I know that this sounds cliché, but-uh, my philosophy is to not legislate from the bench.  I don’t believe that the Constitution is living and breathing.  And I don’t believe that it evolves on its own.  I believe that our founders knew exactly what they were doing when they created it—and that they created a mechanism whereby it can be changed.  And to be quite honest with you, uh, there have been numerous [sic] where I have actually been asked by attorneys to find that [a] statute is unconstitutional.  I have refused to do that, because my thought process is there’s another way to do that.  If they don’t like the decision they can appeal it, and it can start going up the food chain to do it that way.  But even though I’ve been asked to find a statute unconstitutional as a sitting judge, I have refused to do so.  Because again, it’s not my job to legislate from the bench.

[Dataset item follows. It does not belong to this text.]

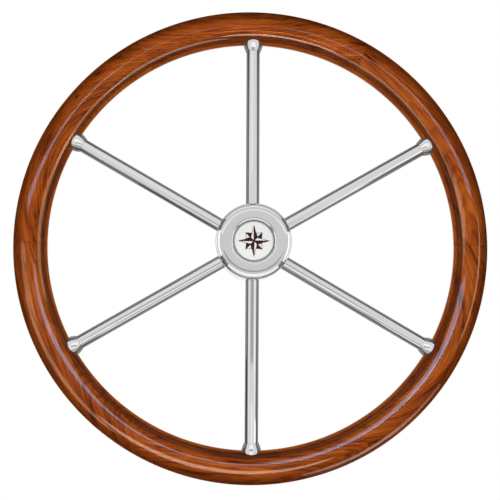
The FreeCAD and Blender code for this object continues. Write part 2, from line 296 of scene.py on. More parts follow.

The Court rejected the judge’s argument that he had not meant that he would never find a statute unconstitutional, only that he does not go into a case looking to overturn a statute but instead presumes statutes are constitutional.  The Court stated that the judge “made the statement in a very public forum and failed to take any steps to correct the statement even after he realized that he ‘screwed up.’”

On May 26, 2016, at the judge’s direction, his judicial assistant notified necessary personnel, including attorneys from the state attorney’s and public defender’s offices, that the time for first appearances on Saturday and Sunday had been moved up from 9 a.m. to 7 a.m. during the upcoming Memorial Day weekend.  The time was changed due to the judge’s campaign-related obligations that weekend.

On Saturday, with no notice to anyone, the judge began the 7 a.m. first appearance hearings at 6:30 a.m. and conducted them without counsel present.  The judge admitted that he ignored the rule that requires the attendance of counsel at first appearance proceedings.  He was unable to explain why he started the proceedings early and admitted that he committed misconduct by holding first appearances without counsel present.